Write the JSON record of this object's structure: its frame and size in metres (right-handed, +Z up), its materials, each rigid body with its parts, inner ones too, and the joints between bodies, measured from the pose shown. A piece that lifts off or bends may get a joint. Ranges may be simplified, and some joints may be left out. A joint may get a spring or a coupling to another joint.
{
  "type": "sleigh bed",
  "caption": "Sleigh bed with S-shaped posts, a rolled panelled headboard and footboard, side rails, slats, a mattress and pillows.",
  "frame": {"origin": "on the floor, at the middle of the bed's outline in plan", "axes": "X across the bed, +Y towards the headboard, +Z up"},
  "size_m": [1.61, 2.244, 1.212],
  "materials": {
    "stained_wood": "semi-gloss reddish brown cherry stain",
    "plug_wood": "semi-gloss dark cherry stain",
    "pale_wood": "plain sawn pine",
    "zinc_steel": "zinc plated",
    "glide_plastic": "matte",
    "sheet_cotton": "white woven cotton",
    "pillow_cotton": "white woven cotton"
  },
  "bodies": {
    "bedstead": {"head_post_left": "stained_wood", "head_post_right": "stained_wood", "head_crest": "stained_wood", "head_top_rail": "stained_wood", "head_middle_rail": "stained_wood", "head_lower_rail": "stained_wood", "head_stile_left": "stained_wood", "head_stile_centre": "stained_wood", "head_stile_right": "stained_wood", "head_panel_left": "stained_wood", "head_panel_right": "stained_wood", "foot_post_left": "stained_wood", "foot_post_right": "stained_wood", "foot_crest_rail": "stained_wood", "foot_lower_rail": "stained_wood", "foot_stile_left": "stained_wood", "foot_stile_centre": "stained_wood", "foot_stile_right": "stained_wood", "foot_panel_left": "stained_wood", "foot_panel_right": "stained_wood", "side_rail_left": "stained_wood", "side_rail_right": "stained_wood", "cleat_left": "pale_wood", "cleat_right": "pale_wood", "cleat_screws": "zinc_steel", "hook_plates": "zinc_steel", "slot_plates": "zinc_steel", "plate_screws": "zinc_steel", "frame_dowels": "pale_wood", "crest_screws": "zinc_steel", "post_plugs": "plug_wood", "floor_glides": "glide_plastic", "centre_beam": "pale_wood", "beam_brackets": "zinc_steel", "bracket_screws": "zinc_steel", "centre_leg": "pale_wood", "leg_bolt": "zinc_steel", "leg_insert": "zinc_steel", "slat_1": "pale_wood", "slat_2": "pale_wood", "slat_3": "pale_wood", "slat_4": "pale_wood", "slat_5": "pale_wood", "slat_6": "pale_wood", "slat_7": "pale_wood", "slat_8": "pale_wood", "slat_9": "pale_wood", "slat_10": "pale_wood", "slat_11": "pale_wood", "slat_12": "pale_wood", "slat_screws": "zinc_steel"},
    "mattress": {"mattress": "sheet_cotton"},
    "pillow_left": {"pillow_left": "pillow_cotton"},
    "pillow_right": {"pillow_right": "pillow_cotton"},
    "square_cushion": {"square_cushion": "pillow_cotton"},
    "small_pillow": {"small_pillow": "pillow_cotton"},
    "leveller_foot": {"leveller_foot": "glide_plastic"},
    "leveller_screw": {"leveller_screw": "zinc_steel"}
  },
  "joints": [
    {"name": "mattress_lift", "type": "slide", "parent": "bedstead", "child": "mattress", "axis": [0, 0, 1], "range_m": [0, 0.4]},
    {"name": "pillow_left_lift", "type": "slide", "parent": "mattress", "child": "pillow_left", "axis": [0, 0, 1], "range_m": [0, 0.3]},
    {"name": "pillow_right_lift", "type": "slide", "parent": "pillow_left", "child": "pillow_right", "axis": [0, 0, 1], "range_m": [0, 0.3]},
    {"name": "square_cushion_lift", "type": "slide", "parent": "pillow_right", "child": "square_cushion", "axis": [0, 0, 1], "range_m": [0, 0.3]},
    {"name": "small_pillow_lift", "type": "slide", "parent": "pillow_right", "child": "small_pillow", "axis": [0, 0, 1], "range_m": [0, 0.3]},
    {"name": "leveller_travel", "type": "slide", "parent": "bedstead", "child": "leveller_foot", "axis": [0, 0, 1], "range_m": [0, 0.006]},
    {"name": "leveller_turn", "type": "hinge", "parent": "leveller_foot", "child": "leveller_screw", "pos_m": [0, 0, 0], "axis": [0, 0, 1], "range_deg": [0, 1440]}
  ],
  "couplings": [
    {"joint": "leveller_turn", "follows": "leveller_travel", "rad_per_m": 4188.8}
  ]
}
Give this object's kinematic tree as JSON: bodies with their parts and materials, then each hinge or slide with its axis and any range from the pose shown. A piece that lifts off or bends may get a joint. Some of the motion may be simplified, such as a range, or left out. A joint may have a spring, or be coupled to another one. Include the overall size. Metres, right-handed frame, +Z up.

○ ○ ○ ○ ○

▶ [The request]:
Every entry in the listing must be retyped exactly.

▶ [Exercise solution]:
Write the JSON record of this object's structure: its frame and size in metres (right-handed, +Z up), its materials, each rigid body with its parts, inner ones too, and the joints between bodies, measured from the pose shown. A piece that lifts off or bends may get a joint. Ranges may be simplified, and some joints may be left out. A joint may get a spring or a coupling to another joint.
{
  "type": "sleigh bed",
  "caption": "Sleigh bed with S-shaped posts, a rolled panelled headboard and footboard, side rails, slats, a mattress and pillows.",
  "frame": {"origin": "on the floor, at the middle of the bed's outline in plan", "axes": "X across the bed, +Y towards the headboard, +Z up"},
  "size_m": [1.61, 2.244, 1.212],
  "materials": {
    "stained_wood": "semi-gloss reddish brown cherry stain",
    "plug_wood": "semi-gloss dark cherry stain",
    "pale_wood": "plain sawn pine",
    "zinc_steel": "zinc plated",
    "glide_plastic": "matte",
    "sheet_cotton": "white woven cotton",
    "pillow_cotton": "white woven cotton"
  },
  "bodies": {
    "bedstead": {"head_post_left": "stained_wood", "head_post_right": "stained_wood", "head_crest": "stained_wood", "head_top_rail": "stained_wood", "head_middle_rail": "stained_wood", "head_lower_rail": "stained_wood", "head_stile_left": "stained_wood", "head_stile_centre": "stained_wood", "head_stile_right": "stained_wood", "head_panel_left": "stained_wood", "head_panel_right": "stained_wood", "foot_post_left": "stained_wood", "foot_post_right": "stained_wood", "foot_crest_rail": "stained_wood", "foot_lower_rail": "stained_wood", "foot_stile_left": "stained_wood", "foot_stile_centre": "stained_wood", "foot_stile_right": "stained_wood", "foot_panel_left": "stained_wood", "foot_panel_right": "stained_wood", "side_rail_left": "stained_wood", "side_rail_right": "stained_wood", "cleat_left": "pale_wood", "cleat_right": "pale_wood", "cleat_screws": "zinc_steel", "hook_plates": "zinc_steel", "slot_plates": "zinc_steel", "plate_screws": "zinc_steel", "frame_dowels": "pale_wood", "crest_screws": "zinc_steel", "post_plugs": "plug_wood", "floor_glides": "glide_plastic", "centre_beam": "pale_wood", "beam_brackets": "zinc_steel", "bracket_screws": "zinc_steel", "centre_leg": "pale_wood", "leg_bolt": "zinc_steel", "leg_insert": "zinc_steel", "slat_1": "pale_wood", "slat_2": "pale_wood", "slat_3": "pale_wood", "slat_4": "pale_wood", "slat_5": "pale_wood", "slat_6": "pale_wood", "slat_7": "pale_wood", "slat_8": "pale_wood", "slat_9": "pale_wood", "slat_10": "pale_wood", "slat_11": "pale_wood", "slat_12": "pale_wood", "slat_screws": "zinc_steel"},
    "mattress": {"mattress": "sheet_cotton"},
    "pillow_left": {"pillow_left": "pillow_cotton"},
    "pillow_right": {"pillow_right": "pillow_cotton"},
    "square_cushion": {"square_cushion": "pillow_cotton"},
    "small_pillow": {"small_pillow": "pillow_cotton"},
    "leveller_foot": {"leveller_foot": "glide_plastic"},
    "leveller_screw": {"leveller_screw": "zinc_steel"}
  },
  "joints": [
    {"name": "mattress_lift", "type": "slide", "parent": "bedstead", "child": "mattress", "axis": [0, 0, 1], "range_m": [0, 0.4]},
    {"name": "pillow_left_lift", "type": "slide", "parent": "mattress", "child": "pillow_left", "axis": [0, 0, 1], "range_m": [0, 0.3]},
    {"name": "pillow_right_lift", "type": "slide", "parent": "pillow_left", "child": "pillow_right", "axis": [0, 0, 1], "range_m": [0, 0.3]},
    {"name": "square_cushion_lift", "type": "slide", "parent": "pillow_right", "child": "square_cushion", "axis": [0, 0, 1], "range_m": [0, 0.3]},
    {"name": "small_pillow_lift", "type": "slide", "parent": "pillow_right", "child": "small_pillow", "axis": [0, 0, 1], "range_m": [0, 0.3]},
    {"name": "leveller_travel", "type": "slide", "parent": "bedstead", "child": "leveller_foot", "axis": [0, 0, 1], "range_m": [0, 0.006]},
    {"name": "leveller_turn", "type": "hinge", "parent": "leveller_foot", "child": "leveller_screw", "pos_m": [0, 0, 0], "axis": [0, 0, 1], "range_deg": [0, 1440]}
  ],
  "couplings": [
    {"joint": "leveller_turn", "follows": "leveller_travel", "rad_per_m": 4188.8}
  ]
}
Give this object's kinematic tree as JSON: bodies with their parts and materials, then each hinge or slide with its axis and any range from the pose shown. A piece that lifts off or bends may get a joint. Some of the motion may be simplified, such as a range, or left out. A joint may have a spring, or be coupled to another one. Include the overall size. Metres, right-handed frame, +Z up.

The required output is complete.